Watson concedes that “occupation-based peremptory challenged are generally deemed non-pretextual,” Appellant’s Br. at 58, but contends that the occupation-based justification in this case could not reasonably be credited because it was preceded by a series of implausible justifications, see Miller-El v. Dretke, 545 U.S. at 246, 125 S.Ct. 2317. We are not persuaded, however, that the trial court was compelled to conclude that the prosecutor’s other proffered justifications were implausible. Insofar as Watson submits that Miller’s relationship with corrections officials was not a plausible ground for striking her in light of similarly situated jurors, the point warrants no discussion because the prosecutor explicitly did not offer that reason as a justification.
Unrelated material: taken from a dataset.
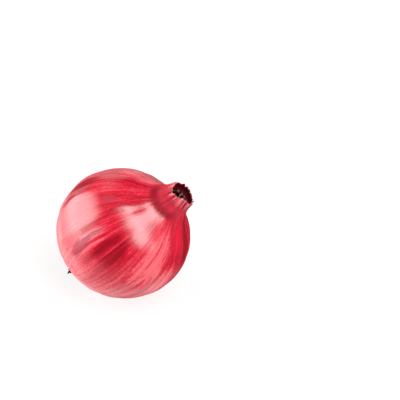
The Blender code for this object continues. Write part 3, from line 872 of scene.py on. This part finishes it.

Watson submits that the prosecutor’s concern about Miller’s relationship with a foreign lawyer was “so lacking in reasoned analysis as to be virtually incoherent.” Appellant’s Br. at 56. The question for consideration at the reconstruction hearing was not whether the concern might have been assuaged, for example, by securing the juror’s assurance not to speak with the lawyer or anyone else about the case. Rather, the question was whether the prosecutor genuinely maintained this nondiscriminatory concern or advanced it only as a pretext for discrimination. The record here did not foreclose the former finding or compel the latter. Finally, Watson suggests that professed concern about Miller’s description of her civil jury service was implausible because the prosecutor failed to question Miller further about that service. This was an argument for the trial court to consider, but did not compel a finding of pretext. Much less was such a finding compelled by the total record.

3. Conclusion

We have considered Watson’s other arguments on appeal and conclude that they are without merit. Accordingly, the judgment of the district court is AFFIRMED.